16. The method of claim 15, comprising:

identifying a new storage operation context;

responsive to the new storage operation context not corresponding to at least one storage functionality rule approved for implementation, sending a notification of the new storage operation context to the external client agent; and

responsive to receiving an instruction for processing the new storage operation context from the external client agent, processing the new storage operation context according to the instruction.

17. The method of claim 16, the instruction comprising a new storage functionality rule, and the method comprising:

responsive to verifying that the new storage functionality rule adheres to the storage rule language syntax, approving the new storage functionality rule for implementation by the network storage controller on behalf of the external client agent; and

responsive to identifying a second storage operation context that corresponds to the new storage functionality rule approved for implementation, implementing, at the network storage controller, the new storage functionality rule for the second storage operation context on behalf of the external client agent.

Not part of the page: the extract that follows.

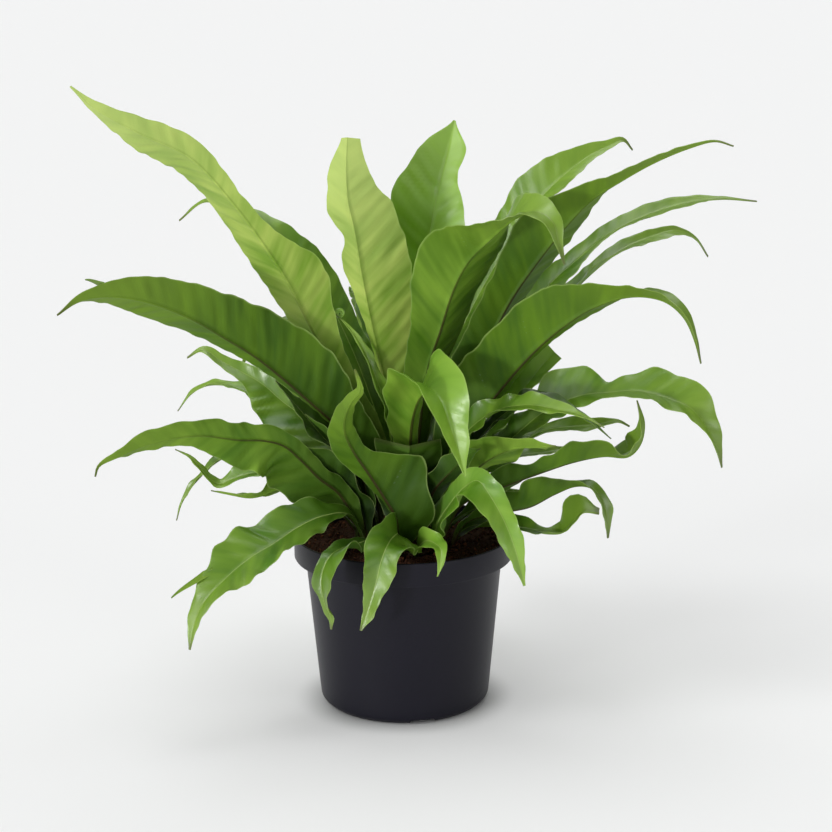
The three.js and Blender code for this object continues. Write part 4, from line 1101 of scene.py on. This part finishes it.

18. A system for remote storage functionality rule implementation, comprising:

an external client agent, hosted on a client device, configured to: receive a storage rule language syntax from a rule set management component hosted on a network storage controller; define a storage functionality rule, to be implemented by a rule evaluation component hosted on the network storage controller upon occurrence of a corresponding storage operation context associated with the network storage controller, using the storage rule language syntax; and send the storage functionality rule to the rule evaluation component for implementation.

19. The system of claim 18, the storage functionality rule comprising a script written according to the storage rule language syntax.

20. The system of claim 18, the external client agent configured to:

query a storage result repository, local to the network storage controller, for one or more results of storage functionality rule implementation.